It is quite common for the spouse, one or more children or other relatives, or a family friend to be designated as executor of a last will and testament. Subject to limitations imposed by some states, such as Florida, others can be appointed, such as a trusted professional advisor or a bank or trust company. One of the most common questions that I receive when an inexperienced individual agrees to serve as executor and has been appointed by the court is, “Now what do I do?”
Working with the attorney (who prepares the probate petition and other papers), the nominated executor notifies the necessary parties and files the will with the court. Once the will has been “probated” or “admitted to probate” — which means that the judge has issued a judgment or decree to the effect that the will (and any codicils) is, in fact the last will and testament of the deceased person — the executor is appointed by the court and receives authority to act. This authority to act is usually evidenced in the form of “letters testamentary.” Now the work really begins!

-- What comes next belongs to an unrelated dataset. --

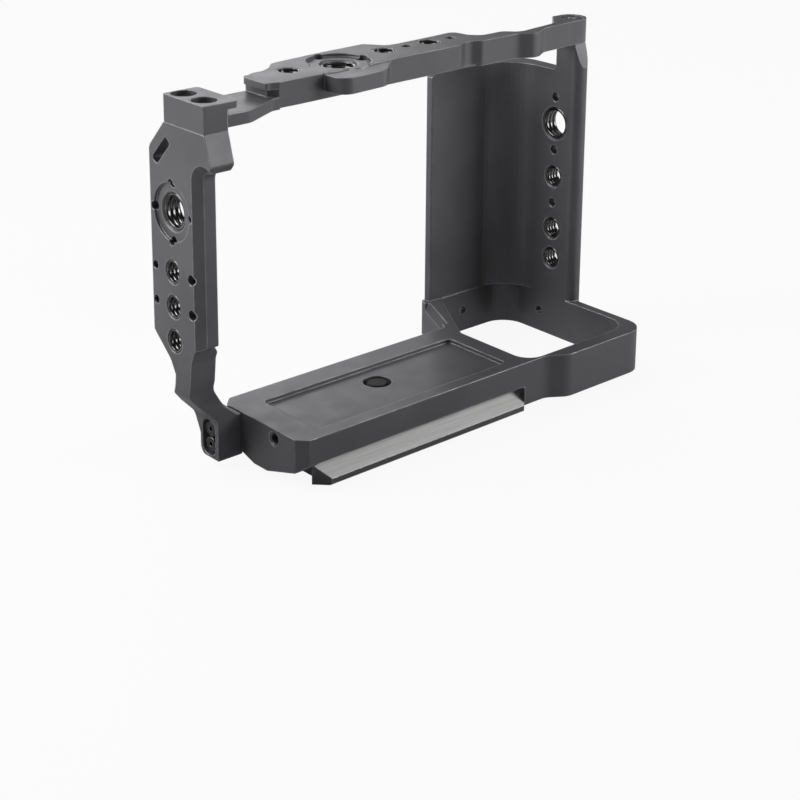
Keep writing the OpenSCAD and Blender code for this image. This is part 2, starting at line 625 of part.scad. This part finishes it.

Determining Assets and Liabilities
The executor must locate, value and take custody of the decedent’s assets. These may include real estate, cash on deposit, securities, business interests, safe deposit box contents, jewelry, collectibles, and commissions that may be owed to the decedent if, for example, he or she was a real estate or insurance broker. Life insurance policies and deferred compensation agreements must be examined, because even though they may be payable to designated beneficiaries other than the decedent’s estate, they may have to be reported by the executor as assets of the estate on the estate tax or inheritance tax returns.
It is important to review the financial records of the decedent covering the three years prior to death. These records include check registers and checking account statements, brokerage account records, custody account statements, income tax returns and all gift tax returns. This review can often lead to the discovery of additional issues, such as unreported gifts for which gift tax returns must be filed. It can also lead to additional assets. For example, suppose the review of the checking account records shows the payment of an insurance premium. The premium payment leads to an insurance policy, and the insurance policy discloses a schedule with some valuable items of which the executor was previously unaware.
In addition to locating all the assets, the executor must determine the financial obligations that survive the decedent. These may include mortgage debts, promissory notes, credit card balances, unpaid taxes and judgments arising out of litigation.
Filing All Tax Returns
There are a number of tax returns that must be filed after death. The decedent’s final personal income tax returns must be filed for the year of death. If the decedent was survived by a spouse, those final returns should be coordinated with the spouse, so that joint tax returns can be filed. After death, the estate itself becomes a taxpayer, with its own identification number, and must file fiduciary income tax returns. Depending on the timing of distributions to beneficiaries and deductions, the executor may find it advantageous to select a fiscal year rather than a calendar year.
In addition, the executor has the responsibility to file estate tax returns and/or inheritance tax returns, and to make elections regarding the marital deduction, other deductions and the use of alternate valuation date values. If the decedent owned real property or tangible personal property in more than one state, multi-state estate tax returns may have to be filed.
Administering the Estate
The executor must liquidate sufficient assets to pay the various debts of the decedent, the funeral and administration expenses, taxes, and to satisfy any cash bequests. The executor must evaluate the assets of the estate and decide which investments to retain, which to liquidate and how to reinvest. If any trusts are created under the will, the executor must fund those trusts by paying over assets to the trustee.
The executor must distribute the assets of the estate to the individuals, trusts or charitable beneficiaries in accordance with the terms of the will. In some states, the executor is required to file a report with the court that issued the letters testamentary. Finally, the executor often will seek the protection afforded by accounting to the beneficiaries for all the financial transactions engaged in by the executor, and by having that account approved by the beneficiaries or by the court.
The duties of an executor go well beyond those described here. Although the executor is entitled to receive compensation for those duties, the responsibilities are very real and very serious, and should not be taken or assumed lightly.
Helpful Tip: Just because the will nominates a person as executor, that does not mean that the nominated person must agree to serve. The process in the United States is that the will must be presented to the court having jurisdiction over the decedent’s estate, often called Surrogate’s Court or Probate Court. The nominated executor must affirmatively agree to serve as executor. If the nominated executor decides that he or she does not wish to qualify, then a renunciation is filed. A will should provide for at least one alternative or successor executor, in the event the primary executor does not survive, dies while in office, fails to qualify, or otherwise does not serve.